Adozioni in Congo: il grido inascoltato dei genitori in attesa dell’arrivo dei bambini adottati. Tutto in mano ai misteri della CAI

sede cai“Se alzi un muro, non sai mai che lasci fuori”, scriveva Italo Calvino. Da quasi 1.000 giorni, davanti a decine di famiglie italiane si è parato un muro che ha lasciato fuori i loro sogni, i loro progetti e soprattutto i loro figli. Sono le coppie di ogni parte d’Italia che hanno adottato i bambini della Repubblica Democratica del Congo e che da 946 giorni (conteggio aggiornato al 28 aprile) attendono di poterli abbracciare. Il muro che hanno davanti è quello che viene loro opposto da tanto, troppo tempo da parte della Commissione adozioni internazionali, di cui questi genitori tornano a denunciare pubblicamente il silenzio, la disinformazione e il modus operandi che, per così dire, “trascura” tante norme “dalla Costituzione in giù”.

Mercoledì 27 aprile, in un comunicato forte e condito di amara ironia, il Comitato Genitori Rdc è  tornato a fare sentire la propria voce, nella speranza che, almeno questa volta, non resti inascoltata.

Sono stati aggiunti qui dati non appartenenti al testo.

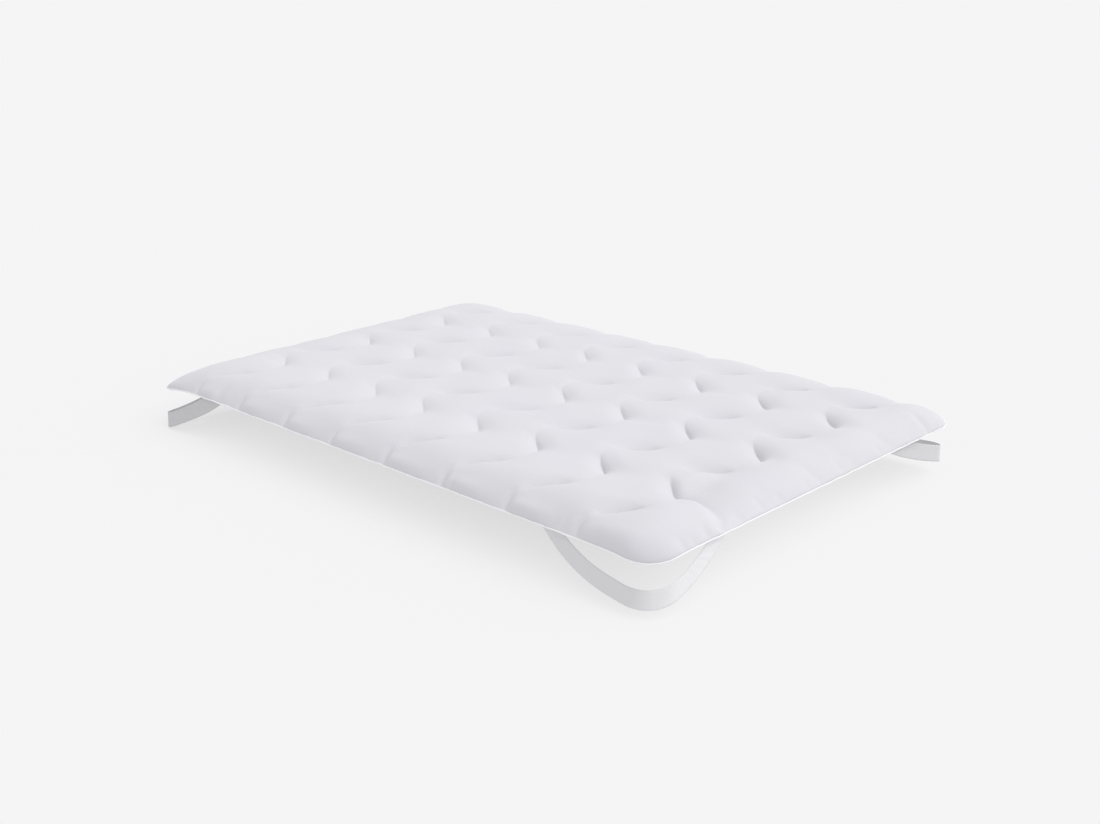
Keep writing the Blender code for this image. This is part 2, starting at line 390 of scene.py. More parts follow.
def add_mesh(name, points, quads, uv, finish):
    """A smooth closed mesh: points (n, 3), corners of faces (m, 4) and their UVs (m, 4, 2)."""
    if volume_inside(points, quads) < 0:
        quads, uv = quads[:, ::-1], uv[:, ::-1]
    mesh = bpy.data.meshes.new(name)
    mesh.vertices.add(len(points))
    mesh.vertices.foreach_set("co", np.ascontiguousarray(points, np.float32).ravel())
    mesh.loops.add(quads.size)
    mesh.loops.foreach_set("vertex_index", np.ascontiguousarray(quads, np.int32).ravel())
    mesh.polygons.add(len(quads))
    mesh.polygons.foreach_set("loop_start", np.arange(0, quads.size, 4, dtype=np.int32))
    mesh.update(calc_edges=True)
    layer = mesh.uv_layers.new(name="cloth")
    layer.data.foreach_set("uv", np.ascontiguousarray(uv, np.float32).ravel())
    mesh.shade_smooth()
    mesh.materials.append(finish)
    obj = bpy.data.objects.new(name, mesh)
    scene.collection.objects.link(obj)
    return obj


def smooth(t):
    """3 t^2 - 2 t^3: a smooth step from 0 to 1, and level before and after."""
    t = np.clip(t, 0, 1)
    return t**2 * (3 - 2 * t)


def soft_noise(x, y, size, seed):
    """Smooth unevenness from -1 to 1: eight long waves in different directions, added up."""
    draw = np.random.default_rng(seed)
    turn = draw.uniform(0, 2 * math.pi, 8)
    start = draw.uniform(0, 2 * math.pi, 8)
    stretch = draw.uniform(0.7, 1.5, 8)
    total = 0.0
    for angle, phase, factor in zip(turn, start, stretch):
        way = (x * math.cos(angle) + y * math.sin(angle)) / (size * factor)
        total = total + np.sin(2 * math.pi * way + phase)
    return total / 4


# %% [markdown]
# ## Where the stitches run
#
# Eight rows of stitches cross the topper from front to back. Each swings from side to side in a
# sine wave, in step with its neighbours. Where a row slants to the left as it goes back, the
# filled channels press on it, which moves it a little and bends its ends into hooks.
#
# The columns of the grid follow these rows, so that every row of stitches lies on a line of
# points. Between two rows the columns are `t - c sin(2 pi t) / (2 pi)` of the way across, which
# crowds them by the stitches, where the cloth is steep.

# %% The plan of the quilting
CORNER_RADIUS = 0.0853
SEAM_MIDDLES = (-0.732, -0.5125, -0.291, -0.0825, 0.141, 0.3635, 0.590, 0.8145)
EDGE_IN_PIPING = 0.0020
WAVE_LENGTH = 0.341
WAVE_SWING = 0.054
WAVE_START = 0.293
WAVE_PINCH = 0.009
WAVE_HOOK = 0.006
COLUMNS_IN_STRIP = 28
CROWDING = 0.6
ROWS_IN_CORNER = 14
ROWS_BETWEEN = 164

SEAMS = len(SEAM_MIDDLES)
WAVE_SLOPE = 2 * math.pi * WAVE_SWING / WAVE_LENGTH
half_length = body_high.x + EDGE_IN_PIPING
half_width = body_high.y + EDGE_IN_PIPING
corner_x = half_length - CORNER_RADIUS
corner_y = half_width - CORNER_RADIUS


def wave_phase(y):
    """Place along the wave, in radians: a full turn to each wave length from the front edge."""
    return 2 * math.pi * (y - piping_low.y - WAVE_START) / WAVE_LENGTH


def seam_x(number, y):
    """X of a row of stitches: its middle line less a sine, moved and hooked on the left slants."""
    phase = wave_phase(y)
    slant = np.maximum(np.cos(phase), 0)
    swing = WAVE_SWING * np.sin(phase) + WAVE_HOOK * np.sin(2 * phase) * slant**2
    return SEAM_MIDDLES[number] - swing + WAVE_PINCH * slant**5


def rounded_reach(way, straight, corner):
    """Half the width at a distance from the middle, drawn in round the corner by a circle."""
    past = np.maximum(np.abs(way) - corner, 0.0)
    return straight - CORNER_RADIUS + np.sqrt(np.maximum(CORNER_RADIUS**2 - past**2, 0.0))


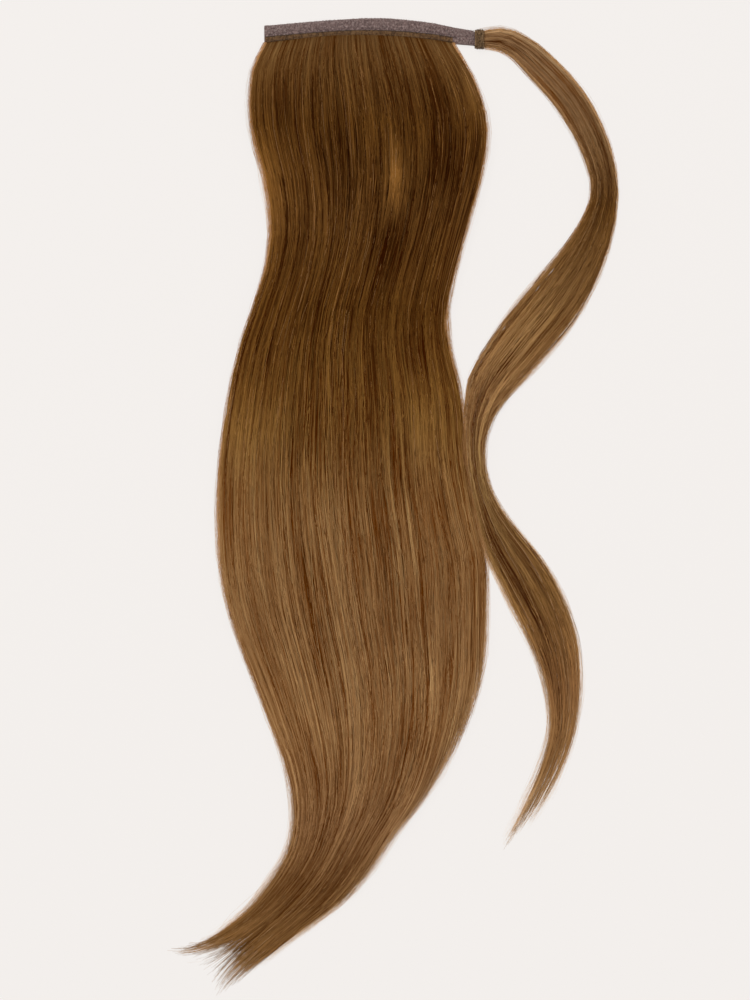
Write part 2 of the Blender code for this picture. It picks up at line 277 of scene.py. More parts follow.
STITCH_ROWS = (
    StitchRow(0.0, 0.8, 1.2, 1.2, 0.16),
    StitchRow(0.3, 0.8, -1.2, -1.2, 0.16),
    StitchRow(0.0, 0.45, -1.4, 1.4, 0.10),
    StitchRow(0.675, 0.25, -1.55, 0.775, 0.12),
)
WINDINGS = (
    Winding(-1.0, 1.0, 10.0, 0.0, 0.05),
    Winding(1.0, -0.6, 6.5, 0.3, 0.3),
    Winding(-0.7, 0.9, 4.2, 0.6, 0.45),
)
LIGHTS = (
    SoftLight("key_softbox", (-500.0, 900.0, 1500.0), 900.0, 14.0),
    SoftLight("fill_softbox", (900.0, -700.0, 1600.0), 1200.0, 6.0),
)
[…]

Quarantadue giorni prima era stato comunicato loro lo sblocco da parte del Paese africano delle pratiche adottive relative ai loro figli. Da quel momento, la situazione è “integralmente” nella mani della Cai. Quella stessa Cai che, anni prima, avrebbe garantito che “in caso di sblocco, tutto si sarebbe compiuto in poche ore” e che l’incontro tra genitori e figli sarebbe potuto avvenire in tempi brevi. Invece, da 42 giorni, “il silenzio si è fatto ancora più sorprendentemente tombale”, affermano le coppie nel comunicato.

Il ricongiungimento in tempi brevi si è immediatamente rivelato un’utopia. Innanzitutto perché la maggioranza dei bambini non sarebbe stata ancora dotata di passaporto. La Cai avrebbe detto agli enti di riferimento delle coppie di non occuparsi del problema, ma essa stessa non aveva preparato i passaporti per tempo e neppure li consegna all’ambasciata italiana a Kinshasa. Ritardando così l’emissione dei visti, necessari per l’ingresso dei bambini in Italia.

Inoltre, “la Cai decide anche quando dovranno arrivare i bambini e l’ora in cui li dovremo abbracciare”, sottolineano i genitori, ricordando quanto avvenuto l’11 aprile ad altre coppie. “Generalmente alla Cai piace creare un po’ di emozione – scrivono ironicamente -. Stabilisce anche i luoghi del nostro primo incontro, con indicazioni mutanti, per raggiungere con pathos i posti originali e segreti, per far sì che il momento sia quanto di più magico si possa immaginare”. Dov’è l’interesse del minore in tutto ciò? Il vero interesse, fanno capire le coppie, pare essere un altro: quello di evitare che, sul luogo dell’incontro, si presentino giornalisti intenzionati a chiedere alla presidente della Commissione il perché di “questi atteggiamenti disumani”. Con buona pace dei bambini, costretti a restare “in orfanotrofio qualche mese in più”.